Today’s competitive environment requires organizations to produce and implement new, creative ideas for survival and sustainability (Turk et al., 2005). Developer creativity is a vital source of creative solutions (Shalley et al., 2004). Creativity, the generation of new and useful ideas (Dong et al., 2017; Zou et al., 2020), has often been regarded as a general and unitary construct (Shalley et al., 2004). However, creative ideas can vary from minor adaptations to drastic breakthroughs. Incremental creativity refers to ideas that result from new applications, adaptations, or extensions of existing methods, processes, or products; radical creativity refers to the ideas that are completely new, revolutionary, and disruptive (Gilson et al., 2012; Madjar et al., 2011). Managers need to identify the types of creativity needed for projects and engage employees in corresponding activities to achieve the desired types of creativity.

For individual creativity, social media might help employees generate creative ideas (Parise, 2015). Many employees also use social media for work-related purposes, with ample evidence that social media: exposes users to extensive information and perspectives; provides access to resources; and improves users’ collective knowledge (Moqbela & Kock, 2018). Additionally, social media helps users communicate efficiently with colleagues, maintain interpersonal relationships, and expand social networks (Tajudeen et al., 2018). These advantages can help employees unleash creativity (Hu et al., 2017; Parise, 2015), yet be stumbling blocks (Kühnel et al., 2020). Studies have yielded paradoxical results on the relationship between social media and creativity (Chen et al., 2020). The inconsistencies may be caused by the single perspective with which social media usage is considered while overlooking the specific contexts within which social media is used (Zhang et al., 2019). This leads to the following research question: What are the boundary conditions under which social media impacts developer creativity?
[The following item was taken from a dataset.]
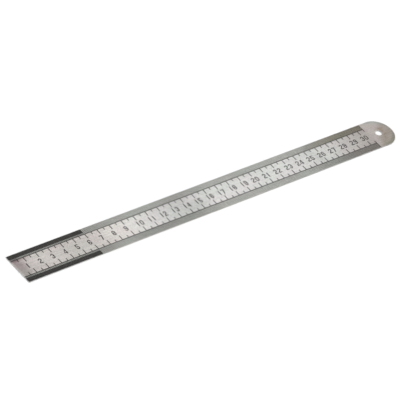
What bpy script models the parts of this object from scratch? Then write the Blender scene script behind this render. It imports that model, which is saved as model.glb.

The objective of this study, therefore, is to investigate the boundary conditions for the impact of social media usage on individual creativity. Although prior research has studied creativity at the team level, the actual work is usually accomplished at the individual level (Gong et al., 2013). We examine the impacts of social media usage on two types of developer creativity. We introduce openness to experience, as derived from the Big Five personality theory (Costa & McCrae, 1992), to describe the extent to which a person seeks out new ideas and experiences, and the degree to which someone is curious, broad-minded, intellectual, and artistic. Given the multidimensional nature of creativity, we differentiate creativity as incremental versus radical and categorize social media usage as informational versus socializing. Informational social media usage uses social media for information gathering and sharing; socializing social media usage captures the maintenance and development of social relationships (Hughes et al., 2012).